With RBI providing a supportive framework, it's now time to expect implementation of complementary fiscal policy response from the new govt

Development of financial markets has been a priority for RBI governor Raghuram Rajan. Photo: Pradeep Gaur/MintPremium
Development of financial markets has been a priority for RBI governor Raghuram Rajan. Photo: Pradeep Gaur/Mint

Over the last one year, the Reserve Bank of India (RBI) has been vigilant and proactive in combating sources of macroeconomic vulnerabilities for the Indian economy. The sharp weakness in rupee in 2013 led to a reorientation of strategies of combat. The first line of temporary defence was created through a mix of conventional and unconventional measures on both current and capital accounts. While the improvised strategy was in the process of restoring stability in the currency market, the RBI quickly moved towards creating a structural defence for future sources of macroeconomic vulnerability.

This is how the move towards targeting retail inflation with an unambiguously stated glide path came into existence from January. While the market is still trying to debate and weigh the pros and cons of such a move, it was a paradigm shift in India’s monetary policy history.

This background is important to highlight that RBI has indeed managed to anchor expectations by infusing disinflationary impulses through its tight monetary policy in an economy that has seen a substantial loss of growth momentum over the past three years. The current level of the repo rate at 8% can be considered neutral and appropriate for bringing down the Consumer Price Index (CPI) from 10.8% in January to 8% in January 2015. The recent CPI trajectory has been on RBI’s expected lines and prompted the expected status quo policy response for the second time in succession.

However, unlike the policy in April, where the underlying tone leaned on the hawkish side, the status quo in June was marked by a balanced assessment of growth-inflation outlook. For the first time, RBI has hinted at the possibility of easing of monetary policy if the inflation trajectory surprises favourably.

Although critics may get anxious at this prospect in an environment where El Nino’s risk on the monsoon has become pronounced and chances of geopolitical unrest are yet to become insignificant, the RBI has performed its share of heavy lifting.

The economy’s course correction from here on will be driven by the government. The decisive election outcome has engendered expectations about the government’s ability to push forward pending structural reforms and improve the overall governance architecture. Emphasis on quality of fiscal consolidation, investment revival, debottlenecking of supply constraints, and a progressive and stable policy regime will not only provide a supportive environment for a pickup in growth momentum, it would also curb inflationary pressures.

Meanwhile, RBI’s job would be to ensure financial markets remain stable, explore avenues for development of financial markets, and ensure that tight monetary policy does not become a hurdle for availability of financing. The central bank continues to deliver on all these fronts.
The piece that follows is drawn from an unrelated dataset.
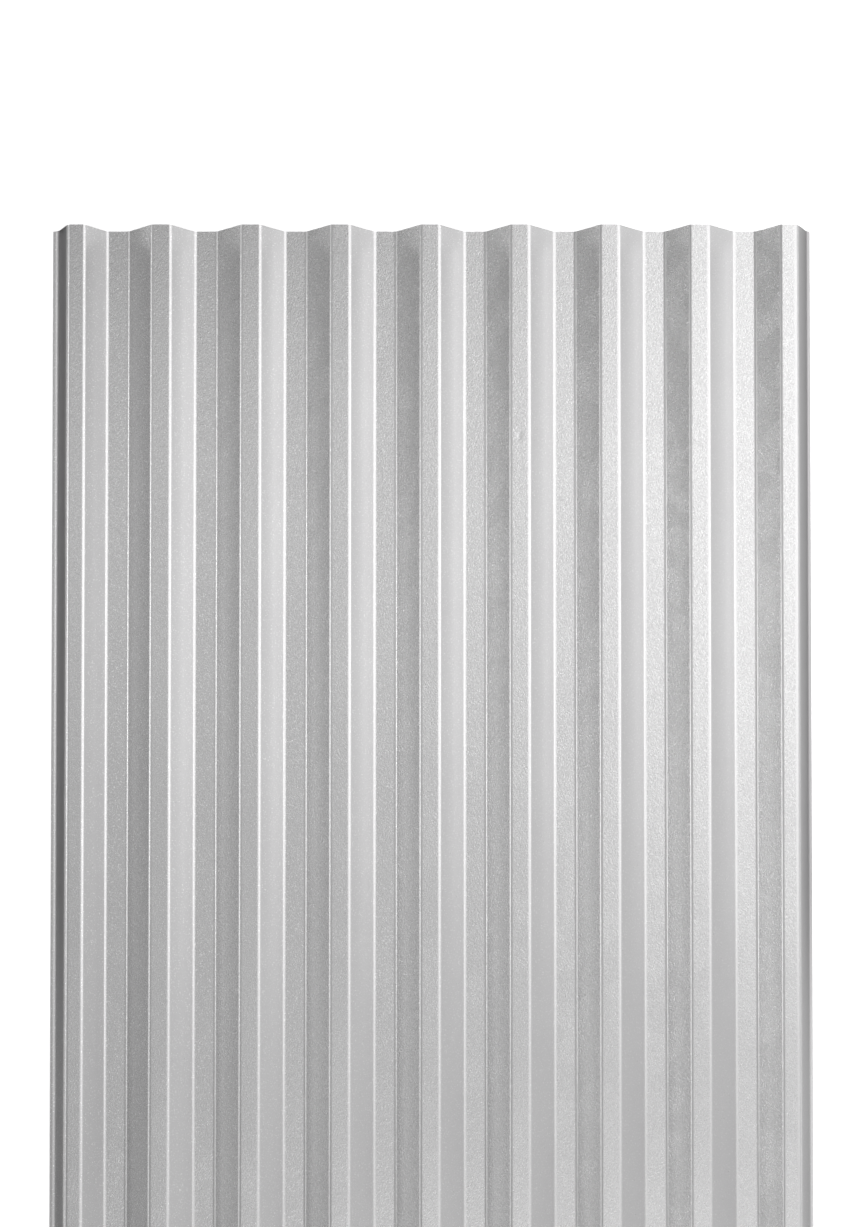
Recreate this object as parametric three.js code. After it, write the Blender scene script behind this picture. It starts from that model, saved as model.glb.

After easing restriction on gold imports partially in May, the RBI eased some of the capital control measures that were introduced in July and August last year.

Development of financial markets has been a priority for RBI governor Raghuram Rajan. Besides announcing measures to deepen domestic forex derivatives market, the RBI fine-tuned its existing liquidity framework by partially diverting banks’ access to daily liquidity to the special term repo window from the ECR (export credit refinance) window.
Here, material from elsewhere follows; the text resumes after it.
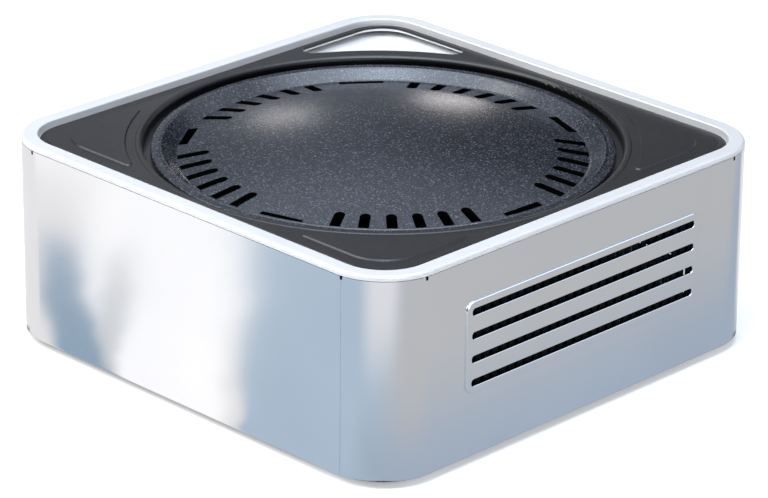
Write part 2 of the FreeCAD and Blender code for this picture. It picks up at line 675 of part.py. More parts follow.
def top_tray():
    body = new_body("top_tray")
    well = "well_radius + well_rounding / 2"
    band = new_sketch(body, "XY_Plane", "band_bottom")
    draw_square(band, "tray_half", "tray_radius")
    draw_circle(band, "well_radius + tray_sheet / 2")
    pad(body, band, "tray_sheet")
    edge_top = number("band_top")
    rim = number("tray_half") - slack
    soften(body, body.Tip, "tray_edge_rounding",
           lambda edge: lies_at(edge, 2, edge_top)
           and max(abs(edge.BoundBox.XMax), abs(edge.BoundBox.XMin),
                   abs(edge.BoundBox.YMax), abs(edge.BoundBox.YMin)) > rim)
    deck = new_sketch(body, "XY_Plane", "band_bottom + tray_sheet / 2")
    draw_square(deck, "deck_half", "deck_radius")
    draw_circle(deck, well)
    pad(body, deck, "tray_step + tray_sheet / 2")
    deck_top = number("deck_top")
    side = number("deck_half") - slack
    soften(body, body.Tip, "deck_bevel",
           lambda edge: lies_at(edge, 2, deck_top)
           and max(abs(edge.BoundBox.XMax), abs(edge.BoundBox.XMin),
                   abs(edge.BoundBox.YMax), abs(edge.BoundBox.YMin)) > side,
           "PartDesign::Chamfer")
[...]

This move assumes importance in the current environment where the rupee is facing appreciation pressure and the ongoing reserve accumulation, an insurance for future market turmoil, could dilute the anti-inflation stance through generation of rupee liquidity as a by-product.

The special term repo facility would be handy in calibration of liquidity requirement as its access could be timed, unlike the existing term repo and ECR windows. The phased elimination of ECR facility and further development of the term money market is likely for improving the liquidity and monetary policy transmission framework.

The cut of 0.5 percentage point in the statutory liquidity ratio will infuse 42,000 crore of potential liquidity into the banking system and provide headroom to support improvement in credit offtake in the near future.

With RBI providing a supportive framework, it’s now time to expect implementation of complementary fiscal policy response from the new government. A leap of faith indeed.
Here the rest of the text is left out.